>> Start Available data

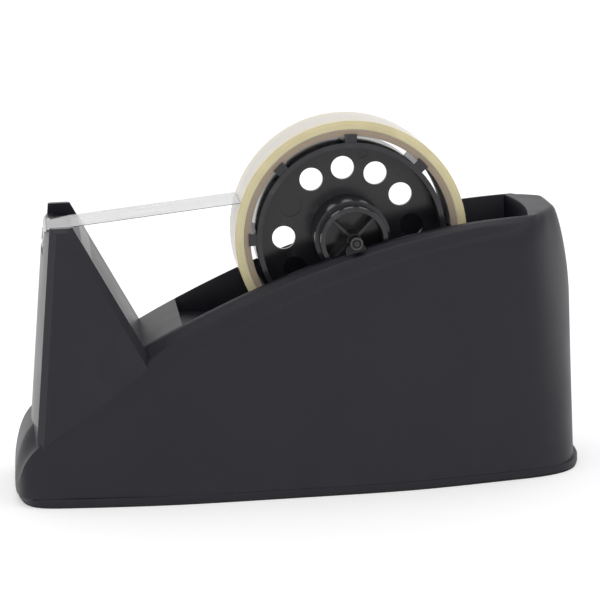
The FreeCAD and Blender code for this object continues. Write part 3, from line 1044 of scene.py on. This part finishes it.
    def _soften_rear(self, shape: Shape) -> None:
        """Relaxes the rear top corner, outside the well, into one soft and full curve.

        Args:
            shape: the shell's mesh.
        """
        weights = {}
        behind = self.well_rear + self.well_bow + self.rear_soft_gap
        for vert in shape.verts:
            x, y, z = (value / MM for value in vert.co)
            aside = clamp((abs(y) - self.well_half - self.rear_soft_gap) / self.rear_soft_aside)
            start = behind + (self.rear_soft_from - behind) * aside
            along = clamp((x - start) / self.rear_soft_run)
            upward = clamp((z - self.ledge_z) / self.rear_soft_run)
            least = self.rear_soft_middle
            outward = least + (1.0 - least) * min(abs(y) / self.rim_half, 1.0) ** 3
            if along * upward > 0:
                weights[vert] = 0.5 * along * upward * outward
        for _ in range(self.rear_passes):
            moved = {}
            for vert, weight in weights.items():
                around = [edge.other_vert(vert).co for edge in vert.link_edges]
                middle = sum(around, Vector()) / len(around)
                moved[vert] = vert.co.lerp(middle, weight)
            for vert, place in moved.items():
                vert.co = place
        shape.normal_update()
        for vert, weight in weights.items():
            vert.co.z += self.rear_fullness * MM * weight * max(0.0, vert.normal.z) ** 2

    def _round_lip(self, shape: Shape) -> None:
        """Rounds the upper edge of the well.

        Args:
            shape: the shell's mesh.
        """
        lip = []
        reach = self.lip_reach
        for edge in shape.edges:
            middle = (edge.verts[0].co + edge.verts[1].co) / (2 * MM)
            inside = abs(middle.y) < self.well_half + reach
            rear = self.well_rear + self.well_bow + 2 * reach
            along = self.well_front - 2 * reach < middle.x < rear
            high = abs(middle.z - self.roof(middle.x, middle.y)) < reach
            if inside and along and high and len(edge.link_faces) == 2:
                if edge.calc_face_angle() > math.radians(self.lip_degrees):
                    lip.append(edge)
        bmesh.ops.bevel(shape, geom=lip, offset=self.lip_round * MM, segments=3, profile=0.5,
                        affect="EDGES", clamp_overlap=True)

    @staticmethod
    def _subtract(shell: bpy.types.Object, cutter: Shape) -> None:
        """Cuts a closed mesh out of the shell.

        Args:
            shell: the shell's object.
            cutter: mesh to take away, which is freed.
        """
        tool = put_in_scene("cutter", cutter)
        cut = shell.modifiers.new("cut", "BOOLEAN")
        cut.object = tool
        cut.operation = "DIFFERENCE"
        cut.solver = "EXACT"
        bpy.context.view_layer.update()
        graph = bpy.context.evaluated_depsgraph_get()
        result = bpy.data.meshes.new_from_object(shell.evaluated_get(graph))
        shell.modifiers.clear()
        shell.data = result
        bpy.data.objects.remove(tool)
        shell.data.set_sharp_from_angle(angle=math.radians(SHARP_DEGREES))

    def notch_cutter(self, side: int) -> Shape:
        """Block that opens one notch for the spindle.

        Args:
            side: 1 for the right notch, -1 for the left one.

        Returns:
            The block in metres.
        """
        shape = bmesh.new()
        middle = side * (self.notch_from + self.notch_reach) / 2
        width = self.notch_reach - self.notch_from
        size = Vector((2 * self.notch_half, width, self.notch_height)) * MM
        centre = Vector((AXIS_X, middle, self.notch_z + self.notch_height / 2)) * MM
        bmesh.ops.create_cube(shape, size=1.0, matrix=Matrix.LocRotScale(centre, None, size))
        return shape

    def nose_cutter(self) -> Shape:
        """Volume above the crowned nose, in front of the tower.

        Returns:
            Closed mesh in metres.
        """
        front = self.tower_front
        reach, top, gap = front.cheek_half, self.ledge_z, self.nose_gap
        ahead = self.side_view[0][0] - self.nose_room
        shape = bmesh.new()
        sections = []
        for k in range(self.nose_rows + 1):
            y = reach * (2 * k / self.nose_rows - 1)
            run = self.nose_crown_half - self.nose_crown_from
            drop = self.nose_crown * ease(clamp((abs(y) - self.nose_crown_from) / run))

            def before(t: float) -> float:
                """How far the side view's point lies behind the tower's front."""
                x, z, _ = spline_point(self.side_view, t)
                return x - gap - front.x(y, z + gap - drop)

            foot = solve(before, 0.0, 0.5)
            roof = [spline_point(self.side_view, foot * i / self.nose_columns)
                    for i in range(self.nose_columns + 1)]
            outline = [(ahead, roof[0][1] + gap - drop)]
            outline += [(x - gap, z + gap - drop) for x, z, _ in roof]
            outline += [(front.x(y, top), top), (ahead, top)]
            sections.append([shape.verts.new(Vector((x, y, z)) * MM) for x, z in outline])
        join_rows(shape, sections, closed=True)
        shape.faces.new(sections[0])
        shape.faces.new(sections[-1])
        bmesh.ops.recalc_face_normals(shape, faces=shape.faces)
        return shape

    def build(self) -> None:
        """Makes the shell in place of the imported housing."""
        shell = finish_piece("housing_shell", self.make_shell(), self.finish.build(),
                             Body.DISPENSER)
        self._subtract(shell, self.nose_cutter())
        for side in (1, -1):
            self._subtract(shell, self.notch_cutter(side))
        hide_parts("housing")


# ---- base ------------------------------------------------
@dataclass
class BaseAssembly:
    """Base plate, anti-slip pad, ballast and the screws that close the housing."""

    plate_finish: MouldedPlastic
    pad_finish: RoughSheet
    ballast_finish: RoughSheet
    screw_finish: SteelStrip

    def build(self) -> None:
        """Dresses every piece of the base."""
        dress(self.plate_finish.build(), 0.4, "base_plate")
        dress(self.pad_finish.build(), 0.0, "non_slip_pad")
        dress(self.ballast_finish.build(), 0.8, "ballast_block")
        dress(self.screw_finish.build(), 0.25, "base_screws")


# ---- tower -----------------------------------------------
@dataclass
class BladeTower:
    """Two cheeks with the covers, tape rest and cutting blade between them."""

    plastic: MouldedPlastic
    rear_plastic: MouldedPlastic
    blade_finish: SteelStrip
    screw_finish: SteelStrip

    def build(self) -> None:
        """Dresses every piece of the tower."""
        plastic = self.plastic.build()
        dress(plastic, 0.35, "tower_cheek_left", "tower_cheek_right", "tape_rest")
        dress(plastic, 0.0, "tower_front_panel")
        dress(self.rear_plastic.build(), 0.0, "tower_rear_panel")
        dress(self.blade_finish.build(), 0.0, "cutting_blade")
        dress(self.screw_finish.build(), 0.2, "blade_rivets", "tower_screws")


# ---- reel and tape ---------------------------------------
@dataclass
class Reel:
    """Lift-out reel: drum and hub on the fixed spindle with its pressed-on cap."""

    plastic: MouldedPlastic
    spindle_plastic: MouldedPlastic
    boss_plastic: MouldedPlastic
    edge_rounding: float = 0.25
    boss_end: float = 28.4
    boss_rings: Plan = ((1.6, 2.45), (0.3, 0.95))
    ring_root: float = 0.3
    ring_height: float = 0.4
    ring_ease: float = 0.3
    ring_segments: int = 48

    def make_boss_rings(self) -> Shape:
        """Two raised rings on the end of the spindle cap's boss.

        Returns:
            The mesh in metres.
        """
        foot, top = self.ring_root - self.boss_end, -self.boss_end - self.ring_height
        outlines = []
        for inside, outside in self.boss_rings:
            bevel = self.ring_ease * (outside - inside)
            outlines.append(((inside, foot), (inside, top + bevel), (inside + bevel, top),
                             (outside - bevel, top), (outside, top + bevel), (outside, foot)))
        return revolve(outlines, self.ring_segments)

    def build(self) -> None:
        """Dresses the drum, the hub and the spindle, and adds the rings on the cap's boss."""
        dress(self.plastic.build(), self.edge_rounding, "reel_wheel", "reel_hub")
        dress(self.spindle_plastic.build(), self.edge_rounding, "spindle", "spindle_cap")
        finish_piece("cap_boss_rings", self.make_boss_rings(), self.boss_plastic.build(),
                     Body.SPINDLE)


@dataclass
class TapeRoll:
    """Part-used roll: a paperboard core, the wound film round it and its free end."""

    board: Paperboard
    wound: WoundFilm
    strip: ClearFilm
    half_width: float = TAPE_HALF_WIDTH
    core_inside: float = 38.1
    core_outside: float = 40.6
    roll_outside: float = 43.9
    core_edge: float = 0.25
    layer_step: float = 0.15
    layer_gap: float = 0.02
    stagger: float = 0.09
    last_layer_in: float = 0.2
    segments: int = 192

    def core_outline(self) -> Plan:
        """Section of the board tube with its edges broken.

        Returns:
            Radius and Y of each corner.
        """
        low, high, half, edge = self.core_inside, self.core_outside, self.half_width, self.core_edge
        return ((low, edge - half), (low, half - edge), (low + edge, half), (high - edge, half),
                (high, half - edge), (high, edge - half), (high - edge, -half), (low + edge, -half))

    def winding_outline(self) -> Plan:
        """Section of the winding, whose layers don't quite line up at the sides.

        Returns:
            Radius and Y of each corner.
        """
        count = round((self.roll_outside - self.core_outside) / self.layer_step)
        radii = [self.core_outside + self.layer_step * k for k in range(count)]
        half_gap = self.layer_gap / 2
        side = []
        for k, radius in enumerate(radii):
            wander = 0.5 + 0.25 * (math.sin(2.3 * k) + math.sin(5.1 * k + 1.0))
            y = self.half_width - self.stagger * wander
            side += [(radius + half_gap, y), (radius + self.layer_step - half_gap, y)]
        side.append((self.roll_outside, self.half_width - self.last_layer_in))
        return (*side, *((radius, -y) for radius, y in reversed(side)))

    def build(self) -> None:
        """Makes the core and the winding in place of the plain rings, and dresses the free end."""
        tube = revolve([self.core_outline()], self.segments)
        core = finish_piece("core_tube", tube, self.board.build(), Body.REEL)
        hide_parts("tape_core")
        layers = revolve([self.winding_outline()], self.segments)
        winding = finish_piece("wound_layers", layers, self.wound.build(), Body.REEL)
        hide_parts("tape_winding")
        dress(self.strip.build(), 0.0, "tape_strip")


# ---- studio ----------------------------------------------
@dataclass
class Studio:
    """Plain pale floor, one soft lamp and the camera."""

    camera_mm: Point = (-93.4, -953.5, 271.4)
    azimuth: float = 5.772
    elevation: float = 12.032
    roll: float = -1.781
    focal_pixels: float = 2561.742
    picture_pixels: float = 600.0
    sensor_mm: float = 36.0
    sight_range: tuple[float, float] = (0.05, 50.0)
    room_light: float = 0.85
    floor_half: float = 4.0
    floor_colour: Colour = (0.82, 0.82, 0.82)
    floor_roughness: float = 0.9
    floor_glow: float = 0.38
    lamp_place: Point = (0.1, -0.1, 1.8)
    lamp_size: tuple[float, float] = (1.4, 1.0)
    lamp_watts: float = 2.0
    lamp_aim: Point = (0.0, 0.0, 0.06)

    def make_camera(self) -> None:
        """Places the camera at the reference angle."""
        a, e, r = (math.radians(v) for v in (self.azimuth, self.elevation, self.roll))
        forward = Vector((math.sin(a) * math.cos(e), math.cos(a) * math.cos(e), -math.sin(e)))
        right = Vector((math.cos(a), -math.sin(a), 0.0))
        upward = right.cross(forward)
        turned_right = right * math.cos(r) + upward * math.sin(r)
        turned_up = upward * math.cos(r) - right * math.sin(r)
        data = bpy.data.cameras.new("camera")
        data.sensor_width = self.sensor_mm
        data.lens = self.focal_pixels * self.sensor_mm / self.picture_pixels
        data.clip_start, data.clip_end = self.sight_range
        camera = put_in_scene("camera", data)
        turn = Matrix((turned_right, turned_up, -forward)).transposed().to_quaternion()
        camera.matrix_world = Matrix.LocRotScale(Vector(self.camera_mm) * MM, turn, None)
        bpy.context.scene.camera = camera

    def make_world(self) -> None:
        """White surroundings for the camera and for reflections, softer light for the object."""
        world = bpy.data.worlds.new("surroundings")
        world.use_nodes = True
        bpy.context.scene.world = world
        sheet = NodeSheet(world.node_tree)
        back = world.node_tree.nodes["Background"]
        sheet.feed(WHITE, back.inputs["Color"])
        strength = sheet.span(sheet.seen(), 0.0, 1.0, self.room_light, 1.0)
        sheet.feed(strength, back.inputs["Strength"])

    def make_floor(self) -> None:
        """Pale floor that keeps the dispenser's shadow."""
        surface = Surface("studio_floor")
        surface.set("Base Color", self.floor_colour)
        surface.set("Roughness", self.floor_roughness)
        surface.set("Emission Color", WHITE)
        surface.set("Emission Strength", surface.math("MULTIPLY", surface.seen(), self.floor_glow))
        shape = bmesh.new()
        bmesh.ops.create_grid(shape, x_segments=1, y_segments=1, size=self.floor_half)
        floor = put_in_scene("studio_floor", shape)
        floor.data.materials.append(surface.material)

    def make_lamp(self) -> None:
        """Soft rectangular lamp above the dispenser."""
        data = bpy.data.lights.new("overhead_lamp", "AREA")
        data.shape = "RECTANGLE"
        data.size, data.size_y = self.lamp_size
        data.energy = self.lamp_watts
        lamp = put_in_scene("overhead_lamp", data)
        lamp.location = self.lamp_place
        aim = Vector(self.lamp_aim) - Vector(self.lamp_place)
        lamp.rotation_euler = aim.to_track_quat("-Z", "Y").to_euler()

    def build(self) -> None:
        """Makes the camera, the surroundings, the floor and the lamp."""
        self.make_camera()
        self.make_world()
        self.make_floor()
        self.make_lamp()
        log.info("studio ready")


def main() -> None:
    """Sets the view transform and builds every sub-assembly in order."""
    bpy.context.scene.view_settings.view_transform = "Standard"
    Studio().build()
    steel = SteelStrip("plain_steel", (0.6, 0.6, 0.61), smooth=0.25, rough=0.4)
    Housing(MouldedPlastic("shell_plastic", smooth=0.4, rough=0.48)).build()
    BaseAssembly(
        plate_finish=MouldedPlastic("base_plastic", smooth=0.42, rough=0.52,
                                    grains_per_metre=2200.0, grain_depth=6e-6),
        pad_finish=RoughSheet("pad_foam", low=(0.01, 0.01, 0.01), high=(0.03, 0.03, 0.03),
                              cells_per_metre=2500.0, depth=4e-5),
        ballast_finish=RoughSheet("ballast_iron", low=(0.06, 0.055, 0.05), high=(0.14, 0.13, 0.12),
                                  cells_per_metre=900.0, depth=1e-4, metallic=0.6),
        screw_finish=steel).build()
    BladeTower(
        plastic=MouldedPlastic("tower_plastic", smooth=0.3, rough=0.36),
        rear_plastic=MouldedPlastic("rear_cover_plastic", smooth=0.38, rough=0.45, grain_depth=3e-6),
        blade_finish=SteelStrip("blade_steel", (0.68, 0.68, 0.69), smooth=0.18, rough=0.32),
        screw_finish=steel).build()
    Reel(
        plastic=MouldedPlastic("reel_plastic", smooth=0.14, rough=0.24, colour=(0.022, 0.021, 0.025),
                               worn_and_highlight_colour=(0.05, 0.05, 0.055)),
        spindle_plastic=MouldedPlastic("spindle_plastic", smooth=0.3, rough=0.4,
                                       colour=(0.004, 0.004, 0.005), refraction=1.38),
        boss_plastic=MouldedPlastic("boss_plastic", smooth=0.2, rough=0.3, colour=(0.05, 0.05, 0.052),
                                    worn_and_highlight_colour=(0.07, 0.07, 0.07), dust=0.0)).build()
    TapeRoll(
        board=Paperboard("core_board", low=(0.32, 0.25, 0.18), high=(0.44, 0.35, 0.27),
                         liner=(0.62, 0.6, 0.57)),
        wound=WoundFilm("wound_film", low=(0.72, 0.63, 0.37), high=(0.84, 0.76, 0.48),
                        outside=(0.66, 0.61, 0.55)),
        strip=ClearFilm("clear_film", colour=(0.66, 0.66, 0.67))).build()


if __name__ == "__main__":
    logging.basicConfig(level=logging.INFO, format="%(levelname)s %(message)s")
    main()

>> End Available data

> _Exercise aim_
Return the opening line of the data and every line after it through the line containing "and full curve.", please, exactly as written and with nothing added.

> _Exercise result_
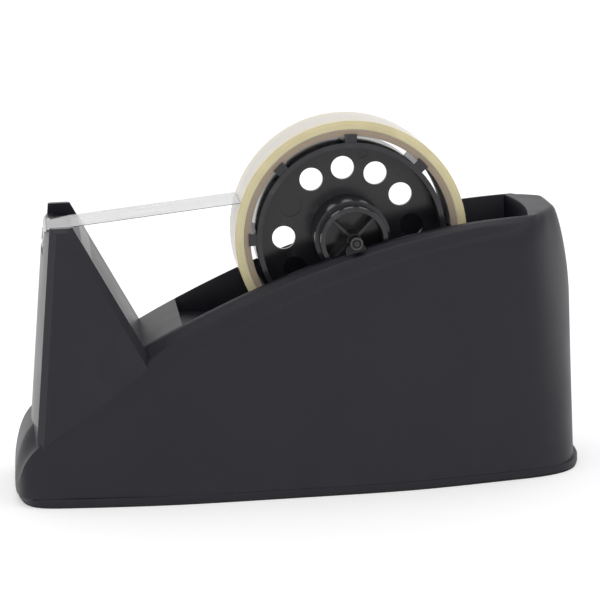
The FreeCAD and Blender code for this object continues. Write part 3, from line 1044 of scene.py on. This part finishes it.
    def _soften_rear(self, shape: Shape) -> None:
        """Relaxes the rear top corner, outside the well, into one soft and full curve.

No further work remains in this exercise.